In verità, ancora oggi abbiamo una donna presidente del Consiglio che vuole essere chiamata il presidente, ma deve trattarsi di un tic antico secondo il quale il potere può essere solo di genere maschile. E comunque sindaca, deputata, ministra sono entrate da tempo nell’uso quotidiano.
La pagina sta aggrappata alla cronaca. Guarda caso, dopo più di vent’anni, gli argomenti sono spesso quelli che ci stanno tra i piedi: un rapporto Istat sugli anziani per sottolineare la solitudine delle pensionate (gli uomini, spesso, interrompono la solitudine risposandosi). Il segno della vitalità femminile nel mondo con la notizia della prima donna che si candiderà alla presidenza iraniana. E ancora, la pornografia, la fecondazione fuori dall’incontro tra i due sessi.
La “privatizzazione” e la fine di “L’una e L’altro”
Quanto al giudizio dei lettori sulla pagina, noi tre puntiamo sul fatto che maschi e femmine non leggono alla stessa maniera; non si fermano sugli stessi temi. Era così venti anni fa ed è così oggi. Nei media (con l’eccezione della stampa “femminile”) funziona un’informazione destinata al “lettore modello” (definizione di Umberto Eco nel “Lector in fabula”, Bompiani 1979) maschile, cioè conforme ai modelli maschili tradizionali. Eppure, per le parole e le immagini impiegate, per ciò che mostrano e ciò che occultano, i media costituiscono un luogo di osservazione privilegiato nella costruzione dell’identità dei sessi.
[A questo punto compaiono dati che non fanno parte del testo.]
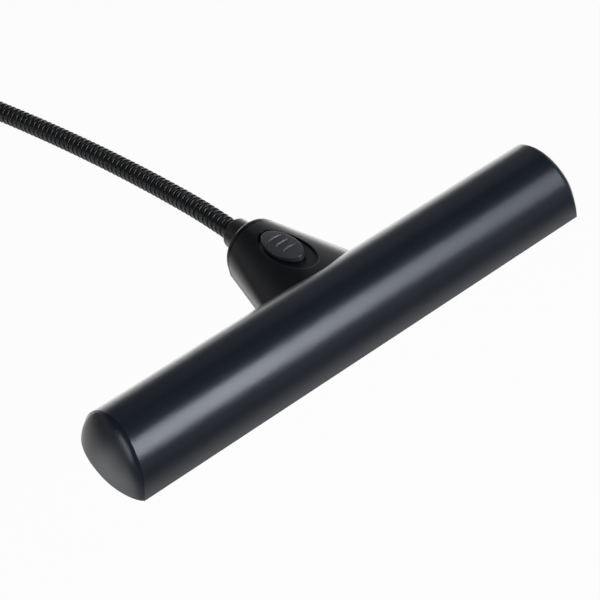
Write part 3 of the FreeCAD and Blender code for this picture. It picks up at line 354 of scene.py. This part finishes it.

Ma se descrivono un mondo dove gli uomini sono la maggioranza e le donne devono rispondere innanzitutto a una descrizione della loro apparenza fisica – l’ingiunzione ad apparire è sempre più forte per il femminile, nonché della loro situazione famigliare, madri, spose, amanti, figlie – è chiaro che le lettrici non sono contente di venire trattate da “invisibili” della storia. “L’una e L’altro” cerca di strapparle a questa invisibilità che non rende giustizia al sesso femminile. Quanto al partito – ancora seppure in modo claudicante – editore, da tempo manda giù i cambiamenti del giornale. Magari con qualche scenataccia al telefono di questo o quel dirigente ma che non significa censura, libertà d’espressione repressa, imposizione di una ideologia, giornalisti imbavagliati. Anche se qualsiasi intromissione del Partito diventa almeno ai miei occhi, un attentato di lesa maestà.
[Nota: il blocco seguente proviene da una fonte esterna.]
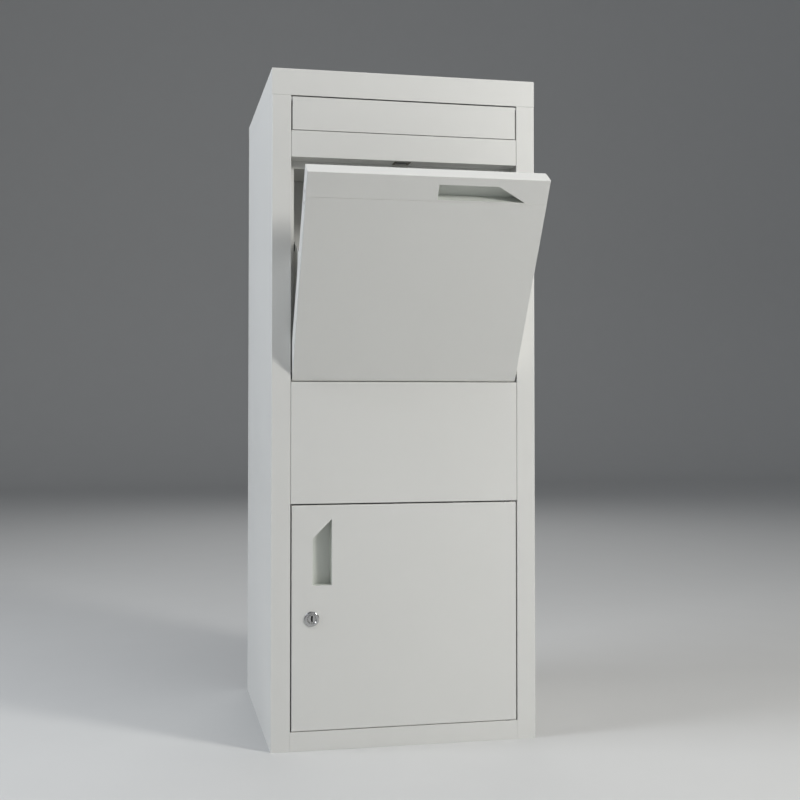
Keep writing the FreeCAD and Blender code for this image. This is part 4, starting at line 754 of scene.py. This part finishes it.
class MakeRivets(bpy.types.Operator):
    """Form the domed rivet heads of the drawer and of the back panel"""
    bl_idname = "drop_box.make_rivets"
    bl_label = "Rivets"

    def execute(self, context):
        mesh = bmesh.new()
        for low, high in solids_of("drawer_rivets"):
            tail, head, way = ends_along_x(low, high)
            centre = (low + high) / 2
            rings = rivet(tail, head, way, (high.y - low.y) / 2, DRAWER_RIVET_SHANK)
            loft(mesh, "X", Vector((0.0, centre.y, centre.z)), rings)
        finish_mesh(mesh, "drawer_rivet_heads", "drawer",
                    [FINISHES["rivet"]], ["drawer_rivets"])
        mesh = bmesh.new()
        for low, high in solids_of("back_panel_rivets"):
            centre = (low + high) / 2
            rings = rivet(low.y, high.y, 1, (high.x - low.x) / 2, BACK_RIVET_SHANK)
            loft(mesh, "Y", Vector((centre.x, 0.0, centre.z)), rings)
        finish_mesh(mesh, "back_rivet_heads", "cabinet",
                    [FINISHES["rivet"]], ["back_panel_rivets"])
        return {"FINISHED"}


class MakeScrews(bpy.types.Operator):
    """Make the roof cap's button screws and the catch's small pan screws"""
    bl_idname = "drop_box.make_screws"
    bl_label = "Screws"

    def execute(self, context):
        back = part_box("roof_cap")[1].y
        mesh = bmesh.new()
        for low, high in solids_of("cap_screws"):
            centre = (low + high) / 2
            rings = screw_shank(low.y, back, CAP_SCREW_TIP, CAP_SCREW_TAPER, CAP_SCREW_SHANK)
            rings += socket_head(back, high.y, (high.x - low.x) / 2, CAP_SCREW_SOCKET)
            loft(mesh, "Y", Vector((centre.x, 0.0, centre.z)), rings)
        finish_mesh(mesh, "cap_button_screws", "cabinet",
                    [FINISHES["zinc"]], ["cap_screws"])
        mesh = bmesh.new()
        for low, high in solids_of("catch_screws"):
            centre = (low + high) / 2
            seat = high.z - CATCH_SCREW_HEAD
            rings = screw_shank(low.z, seat, CATCH_SCREW_TIP, CATCH_SCREW_TAPER,
                                CATCH_SCREW_SHANK)
            rings += socket_head(seat, high.z, (high.x - low.x) / 2, CATCH_SCREW_SOCKET)
            loft(mesh, "Z", Vector((centre.x, centre.y, 0.0)), rings)
        finish_mesh(mesh, "catch_pan_screws", "cabinet",
                    [FINISHES["zinc"]], ["catch_screws"])
        return {"FINISHED"}


class MakePins(bpy.types.Operator):
    """Turn the headed pins that the drawer and the door swing on"""
    bl_idname = "drop_box.make_pins"
    bl_label = "Pivot pins"

    def execute(self, context):
        mesh = bmesh.new()
        for low, high in solids_of("drawer_pivot_pins"):
            tip, head, _ = ends_along_x(low, high)
            centre = (low + high) / 2
            rings = headed_pin(tip, head, DRAWER_PIN_HEAD, (high.z - low.z) / 2)
            loft(mesh, "X", Vector((0.0, centre.y, centre.z)), rings)
        finish_mesh(mesh, "drawer_pins_turned", "cabinet",
                    [FINISHES["zinc"]], ["drawer_pivot_pins"])
        mesh = bmesh.new()
        middle = JOINTS["door_swing"]["pos_m"][2]
        for low, high in solids_of("door_hinge_pins"):
            upper = low.z > middle
            tip = high.z if upper else low.z
            head = low.z if upper else high.z
            centre = (low + high) / 2
            rings = headed_pin(tip, head, DOOR_PIN_HEAD, (high.x - low.x) / 2)
            loft(mesh, "Z", Vector((centre.x, centre.y, 0.0)), rings)
        finish_mesh(mesh, "door_pins_turned", "door",
                    [FINISHES["zinc"]], ["door_hinge_pins"])
        return {"FINISHED"}


class MakeBuffers(bpy.types.Operator):
    """Mould the rubber buffers of the door and of the drawer"""
    bl_idname = "drop_box.make_buffers"
    bl_label = "Rubber buffers"

    def execute(self, context):
        for node, body in (("door_buffers", "cabinet"), ("drawer_stop_buffers", "drawer")):
            mesh = bmesh.new()
            for low, high in solids_of(node):
                size = high - low
                centre = (low + high) / 2
                # Across is Z and up is X when the loft runs along Y.
                full = rounded_rectangle(size.z, size.x, BUFFER_CORNER)
                waist = rounded_rectangle(size.z - BUFFER_WAIST_LESS,
                                          size.x - BUFFER_WAIST_LESS, BUFFER_CORNER)
                face = rounded_rectangle(size.z - BUFFER_FACE_LESS,
                                         size.x - BUFFER_FACE_LESS, BUFFER_FACE_CORNER)
                sections = {"waist": waist, "full": full}
                rings = [(low.y, face)]
                for share, section in BUFFER_SECTIONS:
                    rings.append((low.y + share * size.y, sections[section]))
                rings.append((high.y, full))
                loft(mesh, "Y", Vector((centre.x, 0.0, centre.z)), rings)
            finish_mesh(mesh, node + "_moulded", body, [FINISHES["rubber"]],
                        [node])
        return {"FINISHED"}


class MakeStudio(bpy.types.Operator):
    """Lay the floor and backdrop and place the lights and the camera"""
    bl_idname = "drop_box.make_studio"
    bl_label = "Studio"

    def execute(self, context):
        studio = context.scene.drop_box_studio
        self.lay_floor(studio)
        self.light_world(context.scene)
        for lamp in LAMPS:
            self.place_lamp(*lamp)
        self.place_camera(studio)
        return {"FINISHED"}

    def lay_floor(self, studio):
        """A sheet that lies flat and then sweeps up behind the box."""
        half = studio.floor_span / 2
        bend = half - SWEEP_RADIUS
        profile = [(-half, 0.0), (bend, 0.0)]
        for step in range(1, SWEEP_STEPS + 1):
            turn = math.pi / 2 * step / SWEEP_STEPS
            profile.append((bend + SWEEP_RADIUS * math.sin(turn),
                            SWEEP_RADIUS * (1 - math.cos(turn))))
        profile.append((half, half))
        mesh = bmesh.new()
        rows = []
        for y, z in profile:
            rows.append([mesh.verts.new((-half, y, z)), mesh.verts.new((half, y, z))])
        for first, second in zip(rows, rows[1:]):
            mesh.faces.new((first[0], first[1], second[1], second[0])).smooth = True
        data = bpy.data.meshes.new("studio_floor")
        mesh.to_mesh(data)
        mesh.free()
        floor = bpy.data.objects.new("studio_floor", data)
        bpy.context.scene.collection.objects.link(floor)
        data.materials.append(studio_floor("floor_paper", studio.floor))

    def light_world(self, scene):
        """A dim, slightly blue sky that softens the shadows."""
        world = bpy.data.worlds.new("studio_world")
        world.use_nodes = True
        background = world.node_tree.nodes["Background"]
        background.inputs["Color"].default_value = SKY_COLOUR
        background.inputs["Strength"].default_value = SKY_STRENGTH
        scene.world = world

    def place_lamp(self, name, place, size, power, colour):
        """A round soft lamp that faces the middle of the box."""
        data = bpy.data.lights.new(name, "AREA")
        data.shape = "DISK"
        data.size = size
        data.energy = power
        data.color = colour
        lamp = bpy.data.objects.new(name, data)
        lamp.location = place
        facing = Vector(LAMP_TARGET) - Vector(place)
        lamp.rotation_euler = facing.to_track_quat("-Z", "Y").to_euler()
        bpy.context.scene.collection.objects.link(lamp)

    def place_camera(self, studio):
        """A camera without roll, turned to the right and tilted up a little."""
        data = bpy.data.cameras.new("camera")
        data.sensor_width = SENSOR_WIDTH
        data.lens = studio.camera_lens
        data.shift_y = studio.camera_shift
        data.clip_end = VIEW_REACH
        camera = bpy.data.objects.new("camera", data)
        camera.location = studio.camera_place
        camera.rotation_euler = (math.pi / 2 + studio.camera_rise, 0.0, -studio.camera_turn)
        bpy.context.scene.collection.objects.link(camera)
        bpy.context.scene.camera = camera
        bpy.context.scene.view_settings.view_transform = "Standard"


OPERATORS = (MakeFinishes, MakeLock, MakeRivets, MakeScrews, MakePins, MakeBuffers, MakeStudio)
GROUPS = (("drop_box_finishes", DropBoxFinishes), ("drop_box_lock", DropBoxLock),
          ("drop_box_studio", DropBoxStudio))


class DropBoxPanel(bpy.types.Panel):
    """Buttons and settings for the parcel drop box"""
    bl_idname = "VIEW3D_PT_drop_box"
    bl_label = "Parcel Drop Box"
    bl_space_type = "VIEW_3D"
    bl_region_type = "UI"
    bl_category = "Drop Box"

    def draw(self, context):
        for operator in OPERATORS:
            self.layout.operator(operator.bl_idname)
        for name, group in GROUPS:
            column = self.layout.column()
            column.label(text=group.__doc__)
            for key in group.__annotations__:
                column.prop(getattr(context.scene, name), key)


def register():
    """Registers the settings, then the operators, then the panel."""
    for name, group in GROUPS:
        bpy.utils.register_class(group)
        setattr(bpy.types.Scene, name, bpy.props.PointerProperty(type=group))
    for operator in OPERATORS:
        bpy.utils.register_class(operator)
    bpy.utils.register_class(DropBoxPanel)


def unregister():
    """Undoes register in the opposite order."""
    bpy.utils.unregister_class(DropBoxPanel)
    for operator in reversed(OPERATORS):
        bpy.utils.unregister_class(operator)
    for name, group in reversed(GROUPS):
        delattr(bpy.types.Scene, name)
        bpy.utils.unregister_class(group)


def main():
    """Makes every piece and the studio."""
    register()
    for operator in OPERATORS:
        family, action = operator.bl_idname.split(".")
        getattr(getattr(bpy.ops, family), action)()


if __name__ == "__main__":
    main()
In fondo, le responsabili femminili, le compagne vedono nella pagina un luogo dove le loro iniziative hanno spazio senza la fatica di dover convincere un caporedattore, un caposervizio malmostoso. Nonostante che per il Pci non sia stato rose e fiori l’incontro con il femminismo, tra la contestazione alle Commissioni femminili, la scelta della “doppia militanza”, lo scontro sull’aborto, sulla violenza sessuale. La Carta delle donne del 1987 rappresenta in questo senso il tentativo più concreto e anche più interessante di costringere gli uomini di partiti e sindacati a ridefinirsi di fronte al sesso femminile. Ma con la divisione anche delle donne tra il Si e il No sulla fine del Pci, quel tentativo si arena.
Negli anni Novanta il femminismo non suona più una bestemmia. “Il patriarcato è finito, non ha più il credito femminile ed è finito” annunciava la Libreria delle donne di Milano e quante avevano contribuito a scrivere “È accaduto non per caso – Sottosopra rosso – Gennaio 1996” : “È durato quanto la sua capacità di significare qualcosa per la mente femminile. Adesso che l’ha perduta, ci accorgiamo che non può durare”. Solo che l’ordine simbolico patriarcale può crollare di colpo.
Verso la fine del 1997 il giornale vende circa 70 mila copie. A un certo punto si capisce che i soci privati disposti a entrare chiedono un cambio di direzione. Arriva la cosiddetta “privatizzazione”. L’esperimento avviato con il progetto Caldarola-Sansonetti e dunque la pagina sono cancellati dalla nuova direzione “esterna” (Mino Fuccillo, 31 gennaio 1998).